In 2018, Long testified as an expert at the district court level for the suit brought against UNC. Her role was to determine whether a variable other than race could be used in admissions to create racial and ethnic diversity.
Long said her research did not show such a variable exists.
“We’ve also seen that, with a Black middle class, it’s not that income protects you if you’re a person of color,” Long said.
“We’ve seen instance after instance, even here in Cambridge, where you can be the most highly educated affluent Black person and still be treated as a suspect,” Long added.
Legal scholars expect the Court to rule against Harvard due to its strong conservative majority, with a decision expected by late spring or summer. Should the Supreme Court rule to overturn affirmative action, Long said she is unsure of the impact on Harvard’s admissions practices.
“We have large admissions teams, we have holistic review — we can look at so many different dimensions of students,” Long said of Harvard College and HGSE. “But there are two big worries I have.”
She raised concerns about a potential “cooling effect” — a decrease in the number of minority students applying due to a perceived barrier to admission — and a loss of racial diversity in bigger schools that lack the resources to practice holistic admissions.
Long also discussed the following topics:
On the topic of admissions at Harvard, Long said artificial intelligence services like ChatGPT will not be a threat to the quality of students admitted to colleges.
“The essays that really make a difference are the ones that are distinctive and unique and feel real. So I’m not too worried about that,” Long said. “Though I think in the day-to-day assignments, we’re all going to need a lot of training.”
HGSE aims to consider how AI can serve as a tool to promote equity, she said.
“We need to think about ways that we can actually use technology, AI, and other tools to help bring up the bottom, to help address the needs of lower income students, so that it doesn’t increase the gaps, and in fact maybe helps us close some of the gaps,” Long said.
Long said “incredibly dangerous” campaigns to censor Advanced Placement African American Studies and other school curricula could also perpetuate inequity in the classroom.
“If we forget our history, we’re bound to repeat it. There is no question that this is a movement in the wrong direction,” she said.

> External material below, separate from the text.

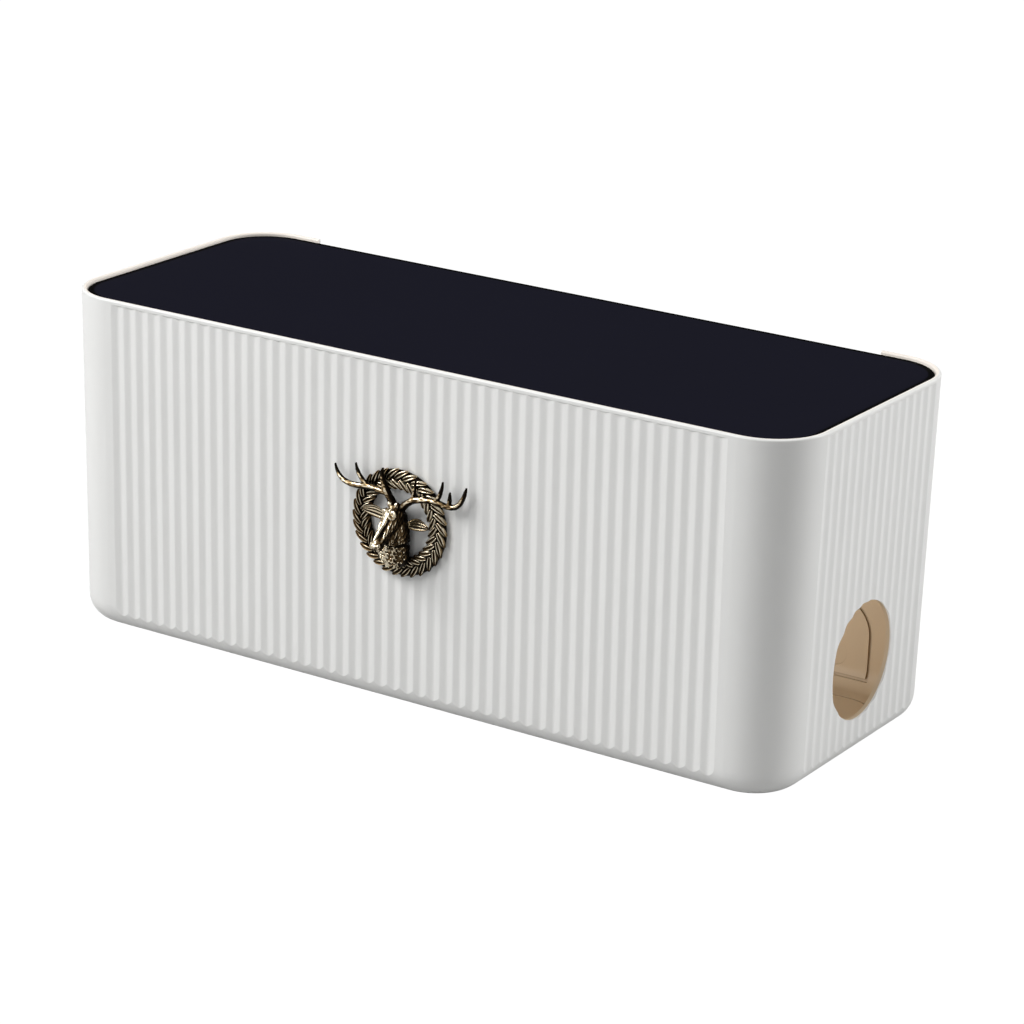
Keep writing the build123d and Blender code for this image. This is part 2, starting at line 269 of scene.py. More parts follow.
def noise_node(tree, coordinates, scale, detail=3.0):
    """A Noise Texture on the given coordinates. Its scale is a number or an output."""
    made = tree.nodes.new("ShaderNodeTexNoise")
    tree.links.new(coordinates, made.inputs["Vector"])
    made.inputs["Detail"].default_value = detail
    if isinstance(scale, (int, float)):
        made.inputs["Scale"].default_value = scale
    else:
        tree.links.new(scale, made.inputs["Scale"])
    return made.outputs["Fac"]


mould_skin, skin_in, skin_out = new_group(
    "mould_skin",
    [("Grain Size", 0.0004), ("Drift Size", 0.03), ("Roughness", 0.45), ("Roughness Drift", 0.08)],
    ["Height", "Roughness", "Drift"],
)
skin_place = mould_skin.nodes.new("ShaderNodeTexCoord").outputs["Object"]
grain_scale = calc(mould_skin, "DIVIDE", 1.0, skin_in.outputs["Grain Size"])
grain = noise_node(mould_skin, skin_place, grain_scale)
drift_scale = calc(mould_skin, "DIVIDE", 1.0, skin_in.outputs["Drift Size"])
drift = noise_node(mould_skin, skin_place, drift_scale)
drift_from_middle = calc(mould_skin, "SUBTRACT", drift, 0.5)
drift_share = calc(mould_skin, "MULTIPLY", drift_from_middle, skin_in.outputs["Roughness Drift"])
skin_roughness = calc(mould_skin, "ADD", skin_in.outputs["Roughness"], drift_share)
mould_skin.links.new(grain, skin_out.inputs["Height"])
mould_skin.links.new(skin_roughness, skin_out.inputs["Roughness"])
mould_skin.links.new(drift, skin_out.inputs["Drift"])


def add_group(tree, group, **values):
    """Puts a group into a material and sets its inputs, written as grain_size for Grain Size."""
    made = tree.nodes.new("ShaderNodeGroup")
    made.node_tree = group
    for name, value in values.items():
        made.inputs[name.replace("_", " ").title()].default_value = value
    return made


def add_bump(tree, height, shader, distance):
    """Feeds a height to the shader's normal, as a relief of the given depth in metres."""
    made = tree.nodes.new("ShaderNodeBump")
    made.inputs["Distance"].default_value = distance
    tree.links.new(height, made.inputs["Height"])
    tree.links.new(made.outputs["Normal"], shader.inputs["Normal"])


def blend_colours(tree, factor, first, second):
    """Mixes two colours by a factor output."""
    made = tree.nodes.new("ShaderNodeMix")
    made.data_type = "RGBA"
    tree.links.new(factor, made.inputs["Factor"])
    for socket, colour in ((made.inputs["A"], first), (made.inputs["B"], second)):
        if isinstance(colour, tuple):
            socket.default_value = (*colour, 1)
        else:
            tree.links.new(colour, socket)
    return made.outputs["Result"]


def ramp(tree, value, low, high):
    """0 below low, 1 above high, smooth between them. low may be above high to turn it round."""
    made = tree.nodes.new("ShaderNodeMapRange")
    made.interpolation_type = "SMOOTHSTEP"
    tree.links.new(value, made.inputs["Value"])
    made.inputs["From Min"].default_value = low
    made.inputs["From Max"].default_value = high
    return made.outputs["Result"]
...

“We need to be educating students about their history, about how the world is working, and also giving them hope about how progress can be made,” Long said. “I’m incredibly dismayed about the rewriting, sanitizing of history — and it’s not about making people feel bad, but I think we have to be honest with ourselves.”
Long said policies censoring classroom content will “ebb and flow,” while HGSE can provide a stable source of research-grounded advice.
“When the time comes, when Washington is ready for good ideas, we’ll have the evidence ready,” Long said.
To cultivate the next generation of educators, Long said the school wants to “foster and support interest” among undergraduates considering a career in education.
Long said a key solution to the current shortage of teachers — exacerbated by the Covid-19 pandemic — is both financial and personal support.
“One important part of it is compensation, monetary compensation. But we also have to think a great deal about non-monetary things: working conditions, autonomy and agency, respect,” she said.
“It’s hard to put a value on the contributions that you’re making, because every successful person has a story of at least one teacher who made a world of difference in their life,” Long said.